[Rows from a 3D modeling dataset]
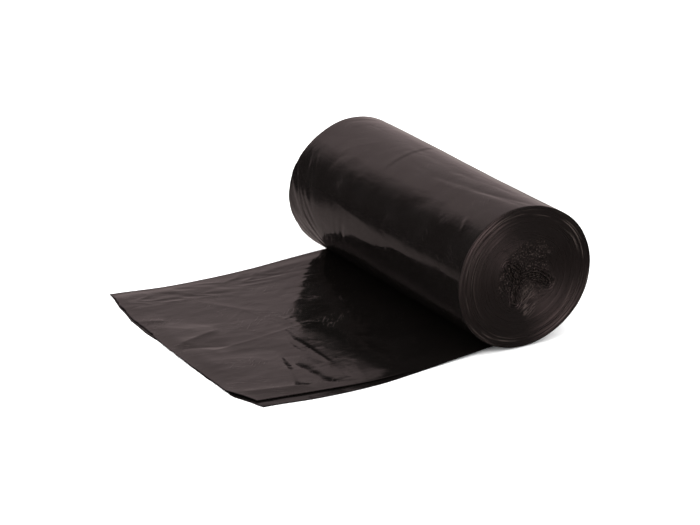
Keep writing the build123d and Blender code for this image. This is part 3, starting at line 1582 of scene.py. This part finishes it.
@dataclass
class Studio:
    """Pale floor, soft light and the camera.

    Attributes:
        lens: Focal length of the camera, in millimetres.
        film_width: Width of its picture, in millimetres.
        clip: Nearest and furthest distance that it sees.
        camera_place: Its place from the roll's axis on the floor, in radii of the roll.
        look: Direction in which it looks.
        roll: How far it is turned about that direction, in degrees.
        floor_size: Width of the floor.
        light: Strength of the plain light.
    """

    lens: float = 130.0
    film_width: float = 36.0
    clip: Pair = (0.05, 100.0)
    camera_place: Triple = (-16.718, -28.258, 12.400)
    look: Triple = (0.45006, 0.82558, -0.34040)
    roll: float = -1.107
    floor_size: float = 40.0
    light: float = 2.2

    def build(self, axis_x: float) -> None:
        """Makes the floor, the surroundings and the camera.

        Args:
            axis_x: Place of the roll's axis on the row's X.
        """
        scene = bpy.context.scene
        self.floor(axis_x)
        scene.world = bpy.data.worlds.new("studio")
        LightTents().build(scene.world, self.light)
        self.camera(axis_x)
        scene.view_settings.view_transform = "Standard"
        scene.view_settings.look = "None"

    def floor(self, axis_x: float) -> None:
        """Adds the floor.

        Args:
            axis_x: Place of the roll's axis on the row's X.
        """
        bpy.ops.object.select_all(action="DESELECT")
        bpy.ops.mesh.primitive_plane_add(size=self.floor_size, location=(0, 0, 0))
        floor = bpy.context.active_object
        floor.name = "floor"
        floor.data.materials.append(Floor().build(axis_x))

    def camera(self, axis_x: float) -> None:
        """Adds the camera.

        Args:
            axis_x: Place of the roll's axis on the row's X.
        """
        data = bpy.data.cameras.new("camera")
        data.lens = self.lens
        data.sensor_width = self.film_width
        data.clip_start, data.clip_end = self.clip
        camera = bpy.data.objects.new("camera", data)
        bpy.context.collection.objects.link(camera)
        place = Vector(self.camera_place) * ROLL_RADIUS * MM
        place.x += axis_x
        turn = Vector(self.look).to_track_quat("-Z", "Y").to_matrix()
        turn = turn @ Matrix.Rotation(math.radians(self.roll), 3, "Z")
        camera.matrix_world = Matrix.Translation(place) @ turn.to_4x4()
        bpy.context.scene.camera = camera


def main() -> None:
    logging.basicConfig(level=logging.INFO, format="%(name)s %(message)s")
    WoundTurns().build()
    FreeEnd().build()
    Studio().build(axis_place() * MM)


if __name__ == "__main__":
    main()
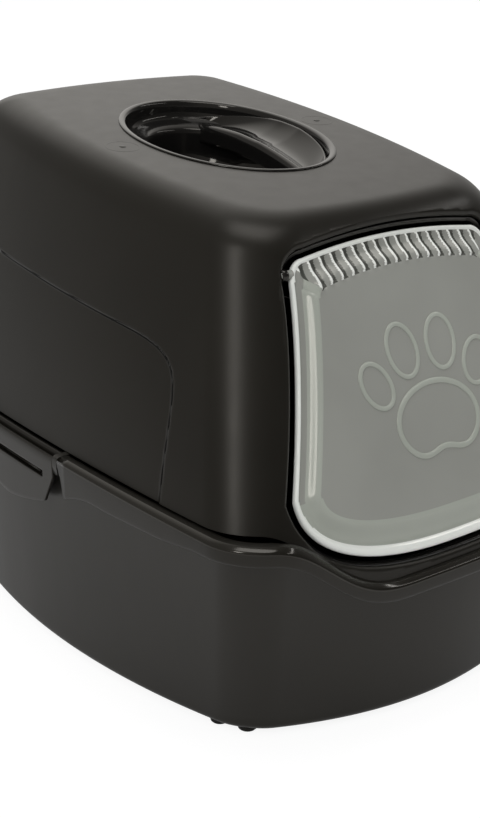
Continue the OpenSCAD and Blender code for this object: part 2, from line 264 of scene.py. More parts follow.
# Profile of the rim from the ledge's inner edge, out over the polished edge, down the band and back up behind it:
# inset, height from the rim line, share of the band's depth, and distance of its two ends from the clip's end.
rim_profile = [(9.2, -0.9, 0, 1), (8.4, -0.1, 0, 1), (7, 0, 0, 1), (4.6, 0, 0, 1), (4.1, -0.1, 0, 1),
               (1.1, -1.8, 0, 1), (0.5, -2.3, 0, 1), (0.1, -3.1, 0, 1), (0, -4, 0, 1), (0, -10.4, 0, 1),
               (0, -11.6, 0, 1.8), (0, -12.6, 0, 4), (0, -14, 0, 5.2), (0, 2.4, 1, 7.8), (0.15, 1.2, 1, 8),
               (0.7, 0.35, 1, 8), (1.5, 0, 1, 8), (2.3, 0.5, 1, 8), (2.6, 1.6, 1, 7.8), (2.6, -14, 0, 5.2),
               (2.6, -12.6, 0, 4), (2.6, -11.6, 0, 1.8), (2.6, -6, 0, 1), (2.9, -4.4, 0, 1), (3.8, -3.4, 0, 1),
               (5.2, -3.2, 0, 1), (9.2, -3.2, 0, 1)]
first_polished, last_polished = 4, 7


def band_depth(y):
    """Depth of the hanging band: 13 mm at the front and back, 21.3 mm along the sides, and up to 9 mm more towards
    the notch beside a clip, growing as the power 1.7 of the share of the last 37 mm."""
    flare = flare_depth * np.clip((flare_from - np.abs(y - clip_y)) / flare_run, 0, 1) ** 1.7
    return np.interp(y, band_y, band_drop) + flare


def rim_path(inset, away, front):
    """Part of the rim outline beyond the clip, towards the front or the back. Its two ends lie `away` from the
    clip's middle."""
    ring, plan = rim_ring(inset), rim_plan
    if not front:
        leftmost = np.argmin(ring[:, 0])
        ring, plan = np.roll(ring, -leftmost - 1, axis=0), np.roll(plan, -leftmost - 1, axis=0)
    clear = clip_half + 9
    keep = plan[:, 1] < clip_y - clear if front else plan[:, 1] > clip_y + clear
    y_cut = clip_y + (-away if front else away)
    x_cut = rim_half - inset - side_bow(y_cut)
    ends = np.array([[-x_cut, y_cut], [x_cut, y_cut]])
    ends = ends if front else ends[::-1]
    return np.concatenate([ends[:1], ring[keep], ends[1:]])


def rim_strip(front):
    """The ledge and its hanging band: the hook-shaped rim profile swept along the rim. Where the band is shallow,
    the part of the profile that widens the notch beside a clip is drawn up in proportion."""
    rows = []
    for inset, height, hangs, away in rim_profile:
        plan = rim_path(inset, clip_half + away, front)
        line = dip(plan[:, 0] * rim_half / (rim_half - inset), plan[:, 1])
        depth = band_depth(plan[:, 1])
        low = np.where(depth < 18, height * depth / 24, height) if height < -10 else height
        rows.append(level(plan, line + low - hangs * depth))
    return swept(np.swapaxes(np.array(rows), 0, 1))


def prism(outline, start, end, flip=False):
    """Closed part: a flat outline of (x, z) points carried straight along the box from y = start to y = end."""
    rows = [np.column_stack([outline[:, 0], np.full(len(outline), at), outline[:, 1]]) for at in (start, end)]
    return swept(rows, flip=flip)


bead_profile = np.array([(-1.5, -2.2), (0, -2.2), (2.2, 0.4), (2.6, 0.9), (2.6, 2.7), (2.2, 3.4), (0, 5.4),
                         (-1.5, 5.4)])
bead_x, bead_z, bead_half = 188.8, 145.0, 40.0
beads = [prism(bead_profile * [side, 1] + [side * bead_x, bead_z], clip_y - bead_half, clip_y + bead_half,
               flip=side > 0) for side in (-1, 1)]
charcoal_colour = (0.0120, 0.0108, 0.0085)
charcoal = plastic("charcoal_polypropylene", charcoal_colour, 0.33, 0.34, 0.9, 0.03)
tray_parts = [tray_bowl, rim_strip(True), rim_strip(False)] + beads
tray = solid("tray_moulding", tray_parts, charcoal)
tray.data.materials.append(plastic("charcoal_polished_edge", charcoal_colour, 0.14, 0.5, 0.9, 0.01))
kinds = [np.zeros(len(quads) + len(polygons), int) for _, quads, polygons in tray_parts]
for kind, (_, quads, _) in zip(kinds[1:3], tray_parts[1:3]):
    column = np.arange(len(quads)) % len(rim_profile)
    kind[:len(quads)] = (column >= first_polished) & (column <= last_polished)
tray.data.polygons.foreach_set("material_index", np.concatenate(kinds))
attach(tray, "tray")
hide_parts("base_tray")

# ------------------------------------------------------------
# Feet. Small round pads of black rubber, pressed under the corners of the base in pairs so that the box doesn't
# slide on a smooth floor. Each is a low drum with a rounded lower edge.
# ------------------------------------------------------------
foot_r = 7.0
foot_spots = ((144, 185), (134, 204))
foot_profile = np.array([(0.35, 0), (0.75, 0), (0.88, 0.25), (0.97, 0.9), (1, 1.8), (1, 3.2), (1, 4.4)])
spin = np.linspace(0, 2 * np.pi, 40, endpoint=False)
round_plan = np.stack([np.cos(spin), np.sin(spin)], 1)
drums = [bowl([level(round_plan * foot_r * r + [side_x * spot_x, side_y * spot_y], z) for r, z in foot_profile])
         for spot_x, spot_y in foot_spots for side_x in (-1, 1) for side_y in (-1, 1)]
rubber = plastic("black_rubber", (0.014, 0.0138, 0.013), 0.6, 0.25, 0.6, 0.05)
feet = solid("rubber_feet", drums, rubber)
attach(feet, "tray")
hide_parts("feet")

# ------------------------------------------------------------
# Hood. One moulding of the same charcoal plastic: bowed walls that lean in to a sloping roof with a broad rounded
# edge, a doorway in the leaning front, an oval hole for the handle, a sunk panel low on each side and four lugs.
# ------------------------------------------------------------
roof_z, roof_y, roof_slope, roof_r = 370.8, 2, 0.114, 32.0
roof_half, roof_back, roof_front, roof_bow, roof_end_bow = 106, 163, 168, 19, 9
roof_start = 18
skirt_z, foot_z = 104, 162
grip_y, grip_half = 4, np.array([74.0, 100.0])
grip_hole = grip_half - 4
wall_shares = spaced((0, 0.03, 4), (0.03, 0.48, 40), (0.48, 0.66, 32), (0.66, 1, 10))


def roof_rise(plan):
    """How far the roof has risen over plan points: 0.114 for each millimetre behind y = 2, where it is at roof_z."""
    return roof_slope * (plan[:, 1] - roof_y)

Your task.
Give again, word for word, the lines of the listing, starting at its first line and ending with the line containing "light and the camera.".

Answer below.
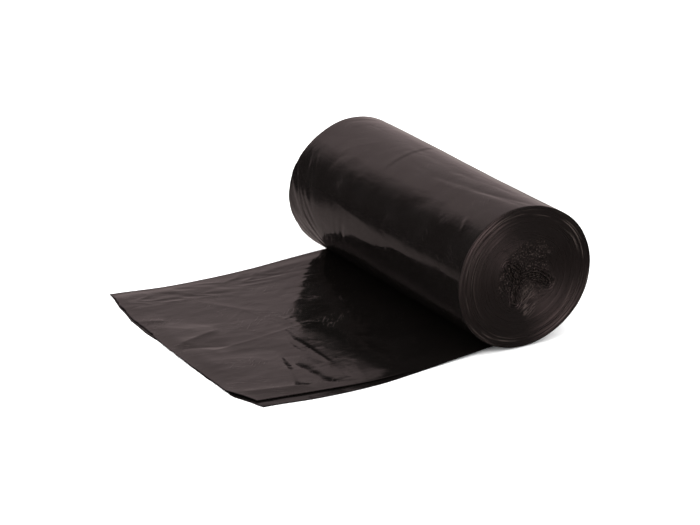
Keep writing the build123d and Blender code for this image. This is part 3, starting at line 1582 of scene.py. This part finishes it.
@dataclass
class Studio:
    """Pale floor, soft light and the camera.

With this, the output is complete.